Lop off unsafe or diseased tree branches and keep shrubs healthy.

What does a Tree Trimmer do?

Tree Trimmers maintain trees in parks and in residential and corporate areas. To be a Tree Trimmer, you should have a love of the outdoors, as well as a wealth of knowledge regarding trees and shrubs, their growth patterns, their characteristics, and the differences between species. You’re also expected to be thoroughly skilled with the tools of the trade, like trimming tools, saws, ladders, and other equipment. Additionally, as a Tree Trimmer, you should have a good comprehension of safety practices, including the use of proper gear, gloves, goggles, and all the dangerous tools you’ll be handling.

At the start of a typical workday, your employer assigns a particular area for you to work on. You go to that location, usually driving a company vehicle (though some employers may require that you provide your own transportation, in which case a clean driving record may be necessary). Then you begin your assignment. If you work in a park, you are responsible for trimming back trees, and removing stumps, fallen limbs, and foliage from grounds and trails.
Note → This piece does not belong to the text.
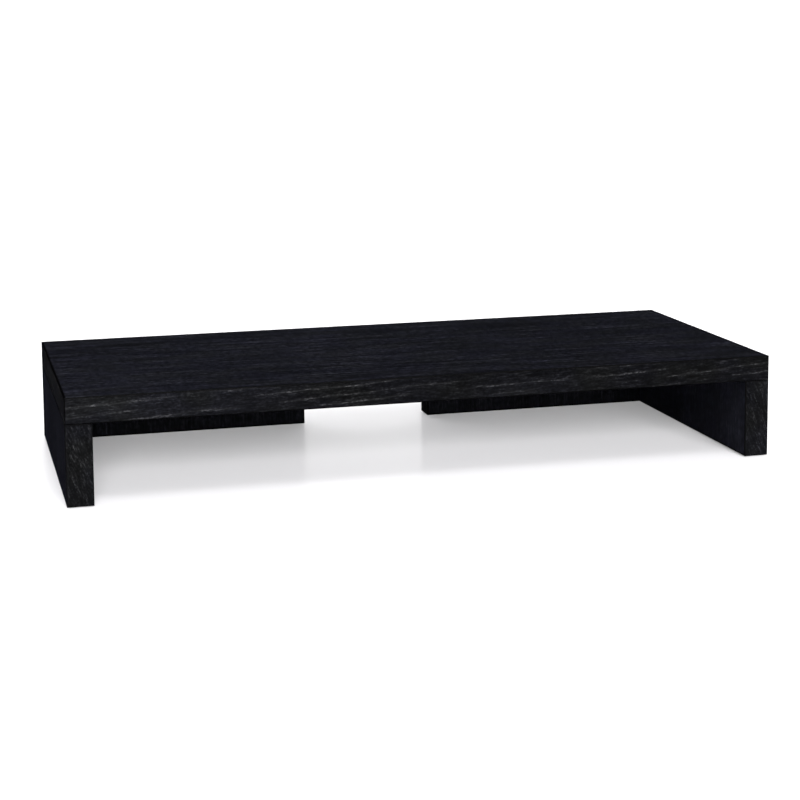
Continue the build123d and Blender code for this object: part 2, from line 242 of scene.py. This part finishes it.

Sometimes, you do your work with the goal of keeping the area safe. In residential areas, for example, it may be necessary to trim back trees to keep them from touching power lines and causing a power outage. Trees are also not supposed to hang too low over streets, so you may have to trim back branches that pose a threat to motorists and pedestrians.

In a corporate setting, the trimming you do may be of a more aesthetic nature, purely to give the trees and grounds a look of uniformity. If you see dead branches or diseased trees, you’re also responsible for trimming those pieces back, or clearing the tree out entirely.